Engrais mal gré. Dans le cadre de l’examen de la loi « climat et résilience », les député·e·s se penchent, à partir de demain, sur le sort des engrais azotés : de puissants fertilisants qui ont révolutionné l’agriculture d’après-guerre avant de révéler leurs multiples pollutions.
Parmi les 146 propositions de la Convention citoyenne présentées en juin, celle de créer une redevance sur les engrais azotés est considérée par beaucoup d’observateurs comme l’une des plus structurantes. Obtenus par synthèse de l’azote de l’air avec de l’hydrogène, ces engrais chimiques sont une bénédiction pour les plantes, mais un poison pour les sols et l’air.
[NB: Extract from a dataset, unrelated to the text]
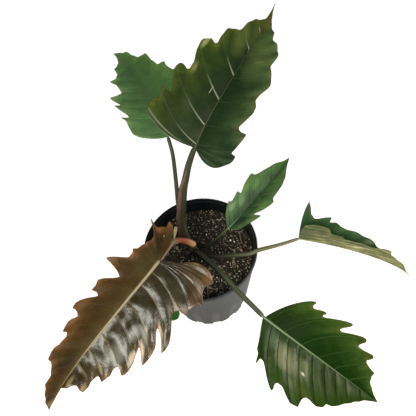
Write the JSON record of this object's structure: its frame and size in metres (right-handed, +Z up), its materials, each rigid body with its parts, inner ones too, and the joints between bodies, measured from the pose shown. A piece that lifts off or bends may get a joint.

En effet, l’azote qui n’est pas absorbé par les plantes se transforme en polluants divers: le nitrate, qui nourrit notamment les envahissantes algues vertes du littoral breton; le protoxyde d’azote (N20), à l’effet de serre 300 fois supérieur au CO2 ; et l’ammoniac (NH3) à l’origine de pics de pollution de l’air. On considère ainsi que les fertilisants azotés représentent environ 43 % des émissions de gaz à effet de serre de l’agriculture (Haut Conseil pour le Climat).
Censé reprendre les propositions de la Convention citoyenne, le projet de loi climat prévoit bien un décret qui doit fixer une trajectoire annuelle de réduction des émissions de protoxyde d’azote (N2O) et d’ammoniac (NH3) liées au secteur agricole. Le but est d’atteindre progressivement les objectifs préalablement fixés par la France : – 15 % des émissions de protoxyde d’azote en 2030 par rapport à 2015, et -13 % des émissions d’ammoniac en 2030 par rapport à 2005. En revanche, la mise en place d’une taxe sur les engrais azotés est uniquement « envisagée » si les objectifs annuels ne sont pas atteints pendant deux ans.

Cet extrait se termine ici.